Iterate, do not start over. If the first draft is 80 percent there, follow up with "tighten the second paragraph and remove the legal jargon" rather than rewriting your prompt from scratch.
Prompts to Try Today
Copy and adapt these:
Act as a personal lines insurance broker. A new client just
emailed asking the difference between actual cash value and
replacement cost on their HO-3 dwelling coverage. Write a 3-paragraph
reply in plain English, no acronyms, friendly tone.
Act as a workers' compensation claims examiner. Summarize this
medical report in 5 bullet points: diagnosis, treatment plan,
work restrictions, expected MMI date, and any red flags.

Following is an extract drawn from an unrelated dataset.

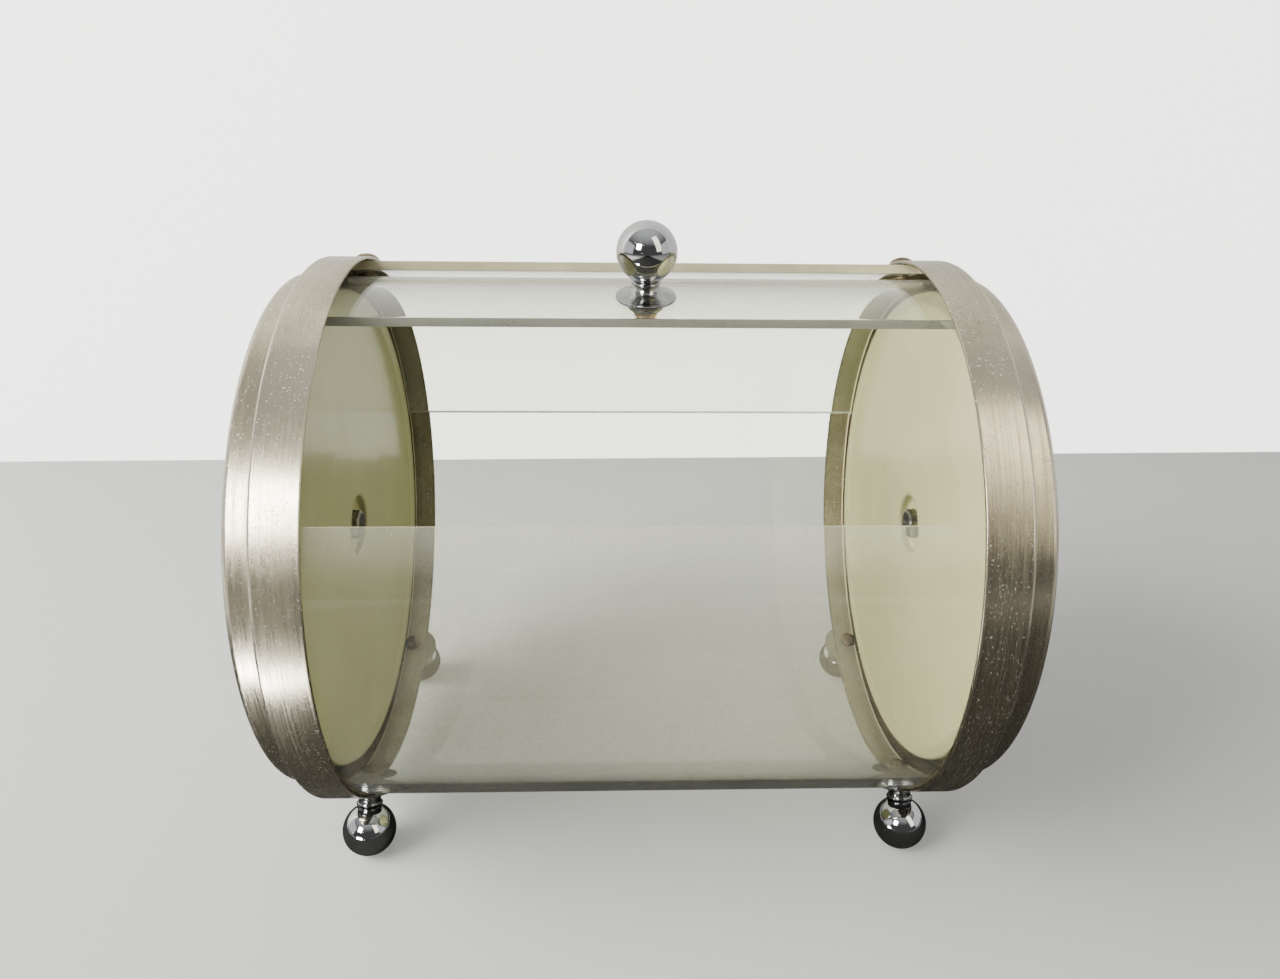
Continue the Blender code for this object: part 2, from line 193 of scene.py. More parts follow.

Do not invent any clinical details.
Report: [paste the medical narrative]
Act as a commercial lines underwriter. List 8 questions I should
ask before quoting a manufacturing risk with $4M in revenue,
flammable solvents on premises, and a 5-year prior carrier
history I have not yet seen.
Key Takeaways
- The C.L.A.I.M. framework (Context, Line of work, Action, Inputs, Must-haves) consistently produces stronger insurance prompts.
- The three most useful patterns are summarization, drafting, and analysis. Almost every insurance task fits one of them.
- Always specify line of business and jurisdiction. Always tell the AI what NOT to do.
- Iterate on the draft. Do not abandon a prompt at the first attempt.